Tot zo ver de romantiek
In Brussel sleep ik mezelf bloedchagrijnig achter mijn wederhelft aan. Van het bomvolle Atomium naar Manneke Pis, door het onoverzichtelijke centrum heen, over De Grote Markt dat bezaaid is met plassen in plaats van terrasjes.
’s Nachts lig ik met mijn ogen wijd open te staren naar de vochtplek op het vergeelde plafond van ons hotel. Misschien moet ik maar gewoon stoppen met dit kutboek. Bas snurkt niet bepaald zacht en als mijn hoofd ergens niet naar staat is het wel seks. Tot zo ver de romantiek.
Zaterdagochtend vluchten we voor het rotweer de Taverne nu Passage in de beeldschone Hubertus-Passage in (dat het hier prachtig is, ziet zelfs een opgefokte schrijfster nog.) We bestellen garnalenkroketten en witte wijn – het is nog vroeg, maar ach, we hebben vakantie – vooruit dan, nog eentje en voor ik het weet heb ik drie glazen op en wentel ik mezelf in een plotseling schuldgevoel.
‘Sorry hoor,’ snik ik. ‘Dat ik al de hele tijd zo stom doe. Ik wou dat ik niets kon voelen!’ Een ober in kostuum probeert omzichtig niet te zien dat ik een traan wegveeg.
Bas antwoordt niet.

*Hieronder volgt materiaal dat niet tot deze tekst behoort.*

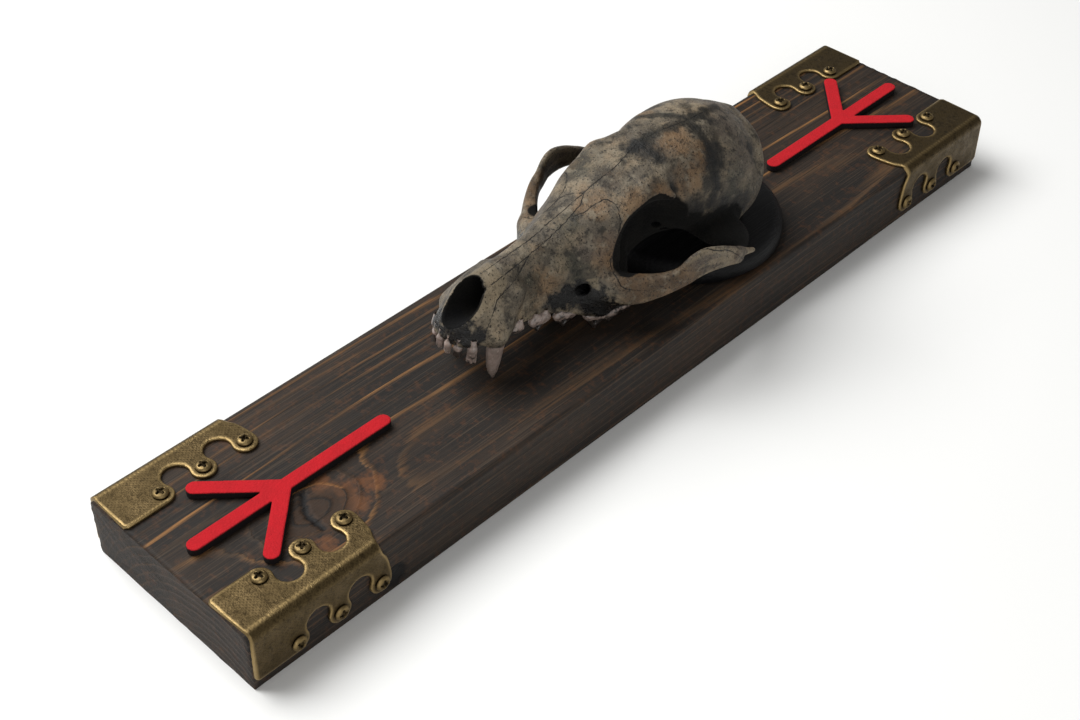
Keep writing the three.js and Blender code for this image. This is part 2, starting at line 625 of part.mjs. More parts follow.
// A flat bar with round ends between two points of the ornament's plane
function bar([x0, y0], [x1, y1]) {
  const r = BAR_WIDTH / 2;
  const turn = Math.atan2(y1 - y0, x1 - x0);
  const shape = new THREE.Shape();
  shape.absarc(x1, y1, r, turn - Math.PI / 2, turn + Math.PI / 2);
  shape.absarc(x0, y0, r, turn + Math.PI / 2, turn + (3 * Math.PI) / 2);
  const run = { depth: ORNAMENT_THICKNESS, bevelEnabled: false, curveSegments: 5 };
  return solidOf(new THREE.ExtrudeGeometry(shape, run));
}

function ornamentGeometry() {
  const fork = [0, ORNAMENT_FORK_Y];
  const shape = bar([0, ORNAMENT_STEM_Y], [0, ORNAMENT_TIP_Y])
    .add(bar(fork, [ORNAMENT_SIDE_X, ORNAMENT_SIDE_Y]))
    .add(bar(fork, [-ORNAMENT_SIDE_X, ORNAMENT_SIDE_Y]));
  return geometryOf(shape);
}

const bonePaint = new THREE.MeshStandardMaterial({ color: 0x8f8672, roughness: 0.55, metalness: 0 });
const plankPaint = new THREE.MeshStandardMaterial({ color: 0x362c24, roughness: 0.7, metalness: 0 });
const discPaint = new THREE.MeshStandardMaterial({ color: 0x141416, roughness: 0.5, metalness: 0 });
const brassPaint = new THREE.MeshStandardMaterial({ color: 0x7a6236, roughness: 0.4, metalness: 1 });
const screwPaint = new THREE.MeshStandardMaterial({ color: 0x5e5138, roughness: 0.4, metalness: 1 });
const redPaint = new THREE.MeshStandardMaterial({ color: 0xd4202c, roughness: 0.75, metalness: 0 });

const model = new THREE.Group();

function place(name, geometry, paint, parent = model) {
  const mesh = new THREE.Mesh(geometry, paint.clone());
  mesh.name = name;
  parent.add(mesh);
  return mesh;
}

const skull = place("skull", skullGeometry(), bonePaint);
skull.position.set(...SKULL_AT);
skull.rotation.set(SKULL_PITCH, SKULL_ROLL, SKULL_YAW, "ZYX");

place("plank", plankGeometry(), plankPaint);

const disc = place("rest_disc", discGeometry(), discPaint);
disc.position.set(0, DISC_CENTRE_Y, PLANK_THICKNESS + GAP);

const plate = plateGeometry();
const screw = screwGeometry();
const seat = GAP + PLATE_THICKNESS + GAP;
[[1, 1], [-1, 1], [1, -1], [-1, -1]].forEach(([sideX, sideY], corner) => {
  const mesh = place("corner_plate_" + (corner + 1), plate, brassPaint);
  mesh.scale.set(sideX, sideY, 1);
  SCREW_ALONG.forEach((u, i) => {
    const y = sideY * (u - PLANK_LENGTH / 2);
    const onTop = place(`screw_top_${corner + 1}_${i + 1}`, screw, screwPaint);
    onTop.position.set(sideX * (PLANK_WIDTH / 2 - SCREW_ACROSS), y, PLANK_THICKNESS + seat);
    const onSide = place(`screw_side_${corner + 1}_${i + 1}`, screw, screwPaint);
    onSide.position.set(sideX * (PLANK_WIDTH / 2 + seat), y, PLANK_THICKNESS - SCREW_ACROSS);
    onSide.rotation.y = (sideX * Math.PI) / 2;
  });
});

const ornament = ornamentGeometry();
for (const [name, turn] of [["ornament_near", Math.PI], ["ornament_far", 0]]) {
  const mesh = place(name, ornament, redPaint);
  mesh.position.set(ORNAMENT_SHIFT_X, 0, PLANK_THICKNESS + GAP);
  mesh.rotation.z = turn;
}

export default model;
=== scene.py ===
# %% [markdown]
# # A fox skull on a dark plank
# The object is a cleaned skull of a red fox that rests on a black disc, on a stained plank with brass corner
# plates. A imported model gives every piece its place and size. This lesson adds what the eye wants: fine
# bone, enamel, brushed wood, pressed brass and paint.

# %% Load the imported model
import math

import bmesh
import bpy
import numpy as np
from mathutils import Matrix, Vector


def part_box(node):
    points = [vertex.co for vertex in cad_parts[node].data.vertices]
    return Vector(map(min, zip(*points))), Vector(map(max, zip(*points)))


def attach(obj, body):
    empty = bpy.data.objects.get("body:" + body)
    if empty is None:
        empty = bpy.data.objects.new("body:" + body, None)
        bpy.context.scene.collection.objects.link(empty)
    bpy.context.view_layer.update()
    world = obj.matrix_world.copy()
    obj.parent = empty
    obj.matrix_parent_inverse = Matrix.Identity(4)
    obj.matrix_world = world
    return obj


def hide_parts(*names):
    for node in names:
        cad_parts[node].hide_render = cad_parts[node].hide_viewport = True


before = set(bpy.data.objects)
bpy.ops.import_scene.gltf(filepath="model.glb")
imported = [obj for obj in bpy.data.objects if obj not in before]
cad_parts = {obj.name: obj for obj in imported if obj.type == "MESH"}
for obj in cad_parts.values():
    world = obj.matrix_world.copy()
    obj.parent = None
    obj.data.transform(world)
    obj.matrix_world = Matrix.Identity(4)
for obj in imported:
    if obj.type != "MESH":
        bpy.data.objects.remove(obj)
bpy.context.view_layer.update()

MM = 0.001


def node_box(name):
    """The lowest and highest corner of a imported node, in millimetres"""
    return [np.array(corner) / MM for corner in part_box(name)]


plank_low, plank_high = node_box("plank")
print("nodes:", len(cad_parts), "plank mm:", np.round(plank_high - plank_low, 1))

# %% [markdown]
# ## Small helpers
# Colours are noted as the hex values that a paint program shows. Shaders want linear light, so one function
# turns them. Another makes a mesh object from arrays and hangs it on the model's only body, and a third adds
# one shader node with its settings and links, which keeps the materials below short. A mark is a number that
# each point of a mesh carries, and by which the mesh tells its material what lies where.

# %% Helpers for colour, meshes and shader nodes
def linear(hex_value):
    """The linear colour of an sRGB hex value"""
    parts = [int(hex_value[i:i + 2], 16) / 255 for i in (1, 3, 5)]
    return [p / 12.92 if p <= 0.04045 else ((p + 0.055) / 1.055) ** 2.4 for p in parts] + [1]


def piece(name, points, faces, material, replaced):
    """A smooth closed mesh object from points in millimetres, which stands for the named nodes"""
    mesh = bpy.data.meshes.new(name)
    mesh.from_pydata((np.asarray(points) * MM).tolist(), [], [list(map(int, face)) for face in faces])
    shell = bmesh.new()
    shell.from_mesh(mesh)
    bmesh.ops.recalc_face_normals(shell, faces=shell.faces)
    shell.to_mesh(mesh)
    shell.free()
    mesh.polygons.foreach_set("use_smooth", [True] * len(mesh.polygons))
    obj = bpy.data.objects.new(name, mesh)
    bpy.context.scene.collection.objects.link(obj)
    mesh.materials.append(material)
    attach(obj, "root")
    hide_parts(*replaced)
    return obj


def mark(obj, name, values):
    """Keeps a number, or three, for each point of a mesh, for its material to read"""
    values = np.asarray(values, np.float32)
    kind, key = ("FLOAT", "value") if values.ndim == 1 else ("FLOAT_VECTOR", "vector")
    obj.data.attributes.new(name, kind, "POINT").data.foreach_set(key, values.ravel())


def feed(tree, node, inputs):
    """Sets a node's inputs to numbers or colours, or links them to outputs of other nodes"""
    for key, value in inputs.items():
        if isinstance(value, bpy.types.NodeSocket):
            tree.links.new(value, node.inputs[key])
        else:
            node.inputs[key].default_value = value


def add(tree, kind, inputs=None, **settings):
    """Adds a shader node with its settings and inputs"""
    node = tree.nodes.new("ShaderNode" + kind)
    for key, value in settings.items():
        setattr(node, key, value)
    feed(tree, node, inputs or {})
    return node


def start_material(name):
    """A new material, its node tree and its principled shader"""
    material = bpy.data.materials.new(name)
    material.use_nodes = True
    return material, material.node_tree, material.node_tree.nodes["Principled BSDF"]


# %% [markdown]
# ## The shape of bone as a field
# A skull has no flat face and no true edge, so it isn't built from primitives. It is written as a distance
# field: a function that is below zero inside the bone. Eggs, rods and bent straps are joined with rounded
# joins, and the orbits, the nose and the palate are cut out the same way. Numbers are in the skull's own
# millimetres: x to the left, y back from the front teeth, z up from the tooth sockets.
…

Hij is er inmiddels goed klaar mee. Hij knikt alleen. Dat is alles. Een knik. Geen: ‘geeft niets’. Geen: ‘ik snap ook allemaal het wel’. Geen: ‘we gaan er gewoon vandaag en morgen een leuk weekend van maken.’
Niets om vrolijk over te zijn
En met de kracht van een suizende meteoriet slaat het besef in: dat dít het dus is. Deze knik. Rem zegt niets. Niet eens ‘ach’. Rem zwijgt. Niet alleen qua woorden, hij zwijgt tot in de diepte van zijn lijf.
Ik veeg mijn wangen droog, diep een pen uit mijn tas op en ontfutsel de ober zijn notitieblokje.
Strak keek hij me aan. Zijn gezicht was uit graniet gehouwen; een paar harde lijnen vormden zijn kaak, zijn mond een dunne streep, zijn hals en adamsappel hoekig, een litteken van achter zijn oor tot onder zijn kraag en ogen die zo serieus de wereld inkeken dat ik er koud van werd. Er was geen vrolijkheid in deze wereld, zeiden de verticale groeven in zijn wangen. Er was niets om vrolijk over te zijn.
‘Je bent eruit?’ vraagt Bas droog. ‘Dus we kunnen nu weer…’
De kortste stedentrip ooit
Krap een half uur later scheuren we Brussel uit, terug naar mijn laptop, terug naar Rem H.. Wanneer we onder het bord Breda 45 door schieten, buig ik me naar Bas toe, fluister ik een dankjewel en leg ik, terwijl hij geconcentreerd naar de snelweg blijft staren, mijn hand op zijn kruis.
In ons hotelbed slaapt helemaal niemand vannacht en thuis krijgt meneer mijn echtgenoot alles waar hij in Brussel op hoopte. En meer. Met mijn haren in de war en rode konen schrijf ik die nacht de enige juiste scene. Het was fijn, die kortste, maar meest effectieve stedentrip ooit.